Hindlin brought this action to recover what he believed he was owed by Core against three former members of Core’s board of managers seeking compensatory and punitive damages and attorneys’ fees. He alleged Defendants, Spielman, Lukasz Gottwald and Renee Karalian, improperly diluted the interest of Core’s minority shareholders in breach of the implied contractual covenant of good faith and fair dealing and the Defendants’ fiduciary duties.

In his complaint, Hindlin offered three bases to infer importer dilution by the Defendants. First, he alleged that the Company issued a large number of so-called “Incentive Units” prior to the KDP transaction. These Incentive Units allegedly constituted approximately 18 percent of the Company units exchanged for KDP shares in the transaction, and Hindlin alleged Core’s refusal to identify to whom these united were allocated suggested that their sole purpose was to dilute the interest of the minority shareholders. Next, Hindlin identified changes in the Company’s 2017 capital account as evidence of dilution. Core issued 271,829 units that year, and according to Hindlin, the Company’s year-end capital should have totaled $24.6 million. Instead, the Company recorded a year-end capital balance of $1.4 million. Core’s capital losses that year were $18.37 million, $4.85 million less than the year-end capital total suggests. Hindlin asserted this discrepancy could  only be explained by the issuance of dilutive units. Lastly, Hindlin noted that a shift in the proportion of his membership interest to capital interest permitted an inference of dilution. In 2015 and 2016, Hindlin’s membership interest was three to four times greater than his capital interest. By the end of 2017, however, his membership interest was only about 15 percent of his capital interest, and he asserted that this must be the result of dilution.

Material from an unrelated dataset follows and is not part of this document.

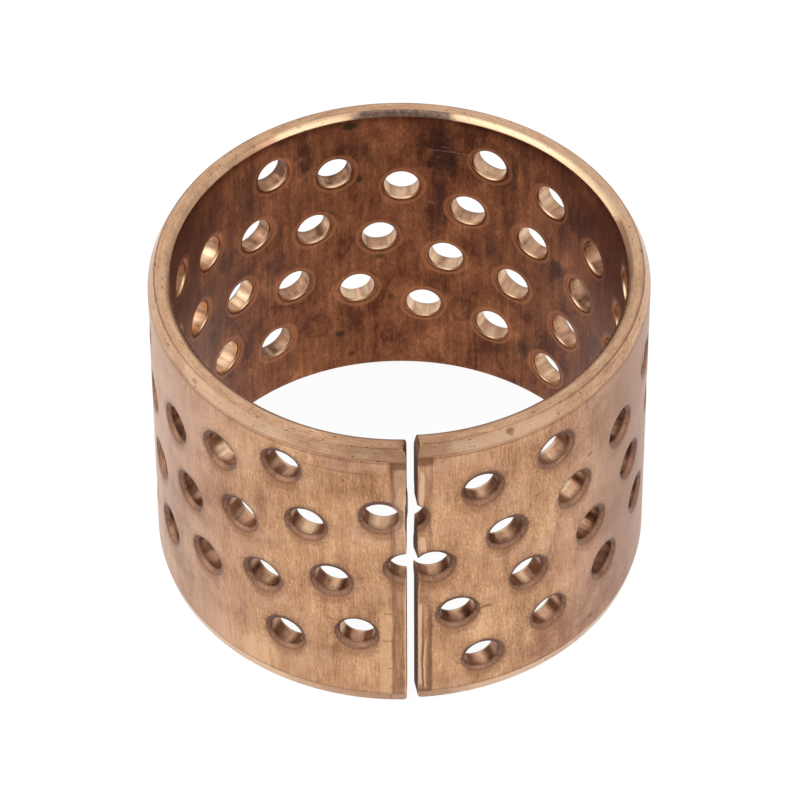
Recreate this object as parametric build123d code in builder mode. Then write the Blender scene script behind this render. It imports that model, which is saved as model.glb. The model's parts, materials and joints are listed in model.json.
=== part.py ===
"""A split bushing rolled from a bronze strip that is punched all over with grease holes.

Millimetres. The origin is the centre of the bore at the bottom face, +Z runs up the bore, and
the open seam faces -Y. Angles round the bushing are counted from the seam, first towards +X.
"""
import os
from math import atan, cos, degrees, pi, radians, sin

from build123d import *

# The rolled wall
bore_diameter = 50.0
wall = 2.5
length = 40.0

# The outer edges slope in, more at the top than at the bottom: the depth is taken off the
# wall's thickness, over the height
top_slope_depth = 0.7
top_slope_height = 1.5
bottom_slope_depth = 0.3
bottom_slope_height = 1.3
bore_chamfer = 0.5

# The seam: two ends that face each other across a gap that widens outwards
seam_gap_at_bore = 0.75
seam_gap_at_outside = 1.35
seam_corner_radius = 0.5

# The punching, measured on the flat strip: columns of holes that lean, in a nearly square
# pattern that stands askew on the strip
hole_diameter = 4.0
first_hole_along = 7.54
first_hole_height = 32.45
column_along = 8.01
column_rise = 2.86
row_along = 2.7
row_drop = 7.91
hole_margin = 5.2

# The strip was punched six columns at a stroke: each new stroke left a gap and landed low
columns_a_stroke = 6
stroke_gap = 0.62
stroke_drop = 1.385

# Worked out from the sizes above
bore_radius = bore_diameter / 2
outer_radius = bore_radius + wall
neutral_radius = bore_radius + wall / 2
strip_length = 2 * pi * neutral_radius
seam_half_angle = degrees(seam_gap_at_outside / 2 / outer_radius)

# A cut runs this far past the surfaces it opens
beyond = wall


def hole_places():
    """Each hole's angle from the seam in degrees, and its height, where the strip has room."""
    places = []
    columns = int(strip_length / column_along)
    rows = int((length + columns * column_rise) / row_drop) + 1
    for column in range(-1, columns + 1):
        strokes = (column - 1) // columns_a_stroke + 1
        for row in range(rows + 1):
            along = first_hole_along + column * column_along + row * row_along
            along += strokes * stroke_gap
            height = first_hole_height + column * column_rise - row * row_drop
            height -= strokes * stroke_drop
            on_strip = -hole_diameter / 4 < along < strip_length
            clear_of_edges = hole_margin <= height <= length - hole_margin
            if on_strip and clear_of_edges:
                places.append((degrees(along / neutral_radius), height))
    return places


def hole_plane(angle, height):
    """Where a hole's cut starts inside the bore: the plane faces out, its x along the strip."""
    turn = radians(angle)
    start = bore_radius - beyond
    return Plane(
        origin=(start * sin(turn), -start * cos(turn), height),
        x_dir=(cos(turn), sin(turn), 0),
        z_dir=(sin(turn), -cos(turn), 0),
    )


with BuildPart() as split_bushing:
    # The wall, with its sloping outer edges and its chamfered bore
    with BuildSketch(Plane.XZ):
        with BuildLine():
            Polyline(
                (bore_radius, bore_chamfer),
                (bore_radius + bore_chamfer, 0),
                (outer_radius - bottom_slope_depth, 0),
                (outer_radius, bottom_slope_height),
                (outer_radius, length - top_slope_height),
                (outer_radius - top_slope_depth, length),
                (bore_radius + bore_chamfer, length),
                (bore_radius, length - bore_chamfer),
                close=True,
            )
        make_face()
    revolve(axis=Axis.Z)

    # The grease holes, straight through the wall. Where a hole's centre falls in the seam, the
    # end of the strip next to it has only half of the hole.
    for angle, height in hole_places():
        with BuildSketch(hole_plane(angle, height)):
            Circle(hole_diameter / 2)
            if angle < seam_half_angle:
                Rectangle(
                    hole_diameter, hole_diameter, align=(Align.MIN, Align.CENTER), mode=Mode.INTERSECT
                )
            elif angle > 360 - seam_half_angle:
                Rectangle(
                    hole_diameter, hole_diameter, align=(Align.MAX, Align.CENTER), mode=Mode.INTERSECT
                )
    extrude(amount=wall + 2 * beyond, mode=Mode.SUBTRACT)

    # The seam, cut from outside so that it narrows inwards, with rounded corners at both ends
    half_gap = seam_gap_at_outside / 2
    seam_taper = degrees(atan((seam_gap_at_outside - seam_gap_at_bore) / 2 / wall))
    with BuildSketch(Plane.XZ.offset(outer_radius)):
        with BuildLine():
            for side in (-1, 1):
                corner = side * (half_gap + seam_corner_radius)
                Polyline((0, -beyond), (corner, -beyond), (corner, 0))
                RadiusArc((corner, 0), (side * half_gap, seam_corner_radius), side * seam_corner_radius)
                Line(
                    (side * half_gap, seam_corner_radius),
                    (side * half_gap, length - seam_corner_radius),
                )
                RadiusArc(
                    (side * half_gap, length - seam_corner_radius),
                    (corner, length),
                    side * seam_corner_radius,
                )
                Polyline((corner, length), (corner, length + beyond), (0, length + beyond))
        make_face()
    extrude(amount=-(wall + seam_gap_at_bore), taper=seam_taper, mode=Mode.SUBTRACT)

split_bushing.part.label = "split_bushing"

os.makedirs("parts", exist_ok=True)
export_step(split_bushing.part, "parts/split_bushing.step")
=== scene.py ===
"""The look of a split bushing rolled from bronze strip punched all over with grease holes.

Sizes are in millimetres until the mesh is made in metres, in the CAD frame: +Z runs up the bore
and the seam faces -Y. The wall is worked out as a flat strip: along is the distance along its
middle from the seam, first towards +X, and height is the distance up from the bottom edge.
"""
import json
from math import ceil, cos, pi, radians, sin

import bpy
import numpy as np
from mathutils import Matrix, Vector
from mathutils.geometry import delaunay_2d_cdt


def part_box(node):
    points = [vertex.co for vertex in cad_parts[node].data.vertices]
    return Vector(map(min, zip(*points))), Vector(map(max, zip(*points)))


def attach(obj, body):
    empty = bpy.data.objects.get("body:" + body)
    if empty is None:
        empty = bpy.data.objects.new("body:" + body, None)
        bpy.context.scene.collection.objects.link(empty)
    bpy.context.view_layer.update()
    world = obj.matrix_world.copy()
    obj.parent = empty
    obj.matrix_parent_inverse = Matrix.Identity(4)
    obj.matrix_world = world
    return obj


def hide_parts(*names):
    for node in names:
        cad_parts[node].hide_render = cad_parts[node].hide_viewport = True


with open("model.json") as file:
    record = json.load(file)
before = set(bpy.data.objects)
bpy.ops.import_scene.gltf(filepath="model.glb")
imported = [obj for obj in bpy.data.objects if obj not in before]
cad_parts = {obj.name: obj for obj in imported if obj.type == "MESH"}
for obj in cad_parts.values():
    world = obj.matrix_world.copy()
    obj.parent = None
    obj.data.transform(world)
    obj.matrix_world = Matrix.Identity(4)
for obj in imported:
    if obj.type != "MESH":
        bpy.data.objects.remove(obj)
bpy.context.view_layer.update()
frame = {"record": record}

MM = 0.001
NODE = "split_bushing"

# The rolled wall, as the CAD part has it
_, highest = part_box(NODE)
mounts = {mount["name"]: mount for mount in frame["record"]["mounts"]}
OUTER_RADIUS = mounts["outside"]["dims"]["r_mm"]
BORE_RADIUS = mounts["bore"]["dims"]["r_mm"]
WALL = OUTER_RADIUS - BORE_RADIUS
MIDDLE_RADIUS = (OUTER_RADIUS + BORE_RADIUS) / 2
LENGTH = highest.z / MM
STRIP_LENGTH = 2 * pi * MIDDLE_RADIUS

# The edges slope in outside and are chamfered in the bore, with rounded creases and corners
TOP_SLOPE_DEPTH = 0.7
TOP_SLOPE_HEIGHT = 1.5
TOP_SLOPE_FOOT = LENGTH - TOP_SLOPE_HEIGHT
BOTTOM_SLOPE_DEPTH = 0.3
BOTTOM_SLOPE_HEIGHT = 1.3
BORE_CHAMFER = 0.5
CREASE_WIDTH = 0.1
EDGE_ROUNDING = 0.12

# The seam: the strip starts on its +X side and finishes on its -X side. Outside, the finish's
# face spreads less than the start's by FINISH_TURN, and the start is drawn back at the top.
SEAM_GAP_AT_BORE = 0.75
SEAM_GAP_OUTSIDE = 1.35
SEAM_GAP_MIDDLE = (SEAM_GAP_AT_BORE + SEAM_GAP_OUTSIDE) / 2
SEAM_REACH = 3.0
START = SEAM_GAP_MIDDLE / 2
FINISH = STRIP_LENGTH - SEAM_GAP_MIDDLE / 2
TOP_START_CORNER = 0.4
TOP_FINISH_CORNER = 1.0
BOTTOM_CORNER = 0.5
FINISH_TURN = 0.12
START_TAPER = 0.3
START_TAPER_HEIGHT = 1.8

# The punching
HOLE_RADIUS = 2.0
FIRST_HOLE_ALONG = 7.54
FIRST_HOLE_HEIGHT = 32.45
COLUMN_ALONG = 8.01
COLUMN_RISE = 2.86
ROW_ALONG = 2.7
ROW_DROP = 7.91
HOLE_MARGIN = 5.2
COLUMNS_A_STROKE = 6
STROKE_ALONG = 0.62
STROKE_DROP = 1.385

# The rims of the holes are wider on some sides: waves a turn, and the share that each adds
RIM_WAVE_SHARES = ((1, 0.14), (2, 0.09), (4, 0.04), (7, 0.03))

# Outside they are bevelled, deeper below the hole, and in the bore each has a lip and is pressed in
BEVEL_WIDTH = 0.58
SHALLOWEST_BEVEL = 0.28
DEEPEST_BEVEL = 0.5
DEEPER_BELOW = 0.3
LIP_WIDTH = 0.3
LIP_DEPTH = 0.26
PRESSED_WIDTH = 0.66
PRESSED_DEPTH = 0.07

# The sides of a hole stay straight this far beyond its edge, and follow the wall at twice that
STRAIGHT_REACH = 0.9

# How dark the walls of the holes are by chance, at most
CHANCE_SHADE = 0.3

# Stretches of the strip where the walls of the holes are darker: from, to, and how much
DARK_HOLES = (
    (-1.0, 11.0, 0.35),
    (11.0, 22.0, 0.3),
    (23.0, 33.0, 0.6),
    (90.5, 100.5, 0.3),
    (132.0, 142.0, 0.5),
    (146.0, 165.0, 0.3),
)

# Single holes that are darker than those around them: along, height, and how much
ODD_HOLES = (
    (97.1, 34.8, 0.5),
    (88.1, 31.5, 0.5),
    (95.9, 7.6, 0.3),
    (57.0, 21.6, 0.6),
    (53.1, 29.6, 0.45),
)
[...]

Defendants disagreed and moved to dismiss the complaint under for failure to state a claim, for failure adequately to plead demand futility, and for lack of standing under Sections 1001 through 1003 of the Delaware Limited Liability Company Act.

To survive dismissal, all complaints, at a minimum, must give general notice of the claim asserted to Defendants. This so-called “notice pleading” standard sets a low bar, and yet, the Court found that Hindlin’s complaint did not satisfy it. Because dilution is not per se wrongful, to survive dismissal on a wrongful dilution claim, a plaintiff must plead not only that his interest was diluted, but also that the Defendants did something wrongful that caused his interest to be improperly diluted. According to the Court, Hindlin accused the Defendants of issuing dilutive Incentive Units to divert consideration from minority shareholders to insiders, but then pleaded no facts to back that conclusory allegation. Accordingly, the Court held that in the absence of such pleaded facts, it could not presume wrongdoing.

Furthermore, the Court found that even assuming that the complaint did adequately put the Defendants on notice, Hindlin still failed to state a claim for breach of the implied covenant of good faith and fair dealing, as a matter of law. According to the Court, this type of claim may only be invoked when the contract is truly silent concerning the matter at hand, which was not the case here, as the LLC Agreement addressed the issuance of both Incentive Units specifically and the issuance of units generally. Furthermore, according to the Court’s precedent, even if the LLC Agreement did not specifically address dilution, the implied covenant of good faith and fair dealing could not be employed to impose new contract terms that could have been bargained for but were not. The Court found that there is nothing unforeseeable about dilution, and Hindlin could have attempted to bargain for anti-dilution protection or could have chosen not to invest in Core in the absence of this protection. Consequently, the Court held that under these circumstances, Hindlin’s attempt to invoke the implied covenant could not be accepted as a matter of law.

Finally, the Court turned to Hindlin’s breach of fiduciary duty claim. Defendants argued that Hindlin’s dilution claim was “classically derivative,” and that his standing to prosecute the claim was extinguished upon completion of the KDP transaction. Hindlin, however, responded that he was asserting a “dual-natured claim” as described by Gentile v. Rossette, and therefore, his direct claim had survived the acquisition. In Gentile, the Delaware Supreme Court held that a shareholder dilution claim is both derivative and direct when: “(1) a stockholder having majority or effective control causes the corporation to issue ‘excessive’ shares of its stock in exchange for assets of the controlling stockholder that have lesser value; and (2) the exchange causes an increase in the percentage of the outstanding shares owned by the controlling stockholder, and a corresponding decrease in the share percentage owned by the public (minority) shareholders.” The Delaware Supreme Court clarified this in El Paso Pipeline GP Co. by holding that dilution claims are only dual-natured “when there is some expropriation of control, in addition to economic value, from minority stockholders.” Applying this standard, the Court held that no such expropriation of control was alleged here, and more importantly, even if such an allegation could be found from the complaint, Hindlin did not sufficiently plead the existence of a controller or control group. Accordingly, the Court found that even if the notice pleading standard was met, Hindlin still had lost his standing to prosecute his dilution-based breach of fiduciary claims upon consummation of the acquisition, and for that reason, the breach of fiduciary claim must be dismissed.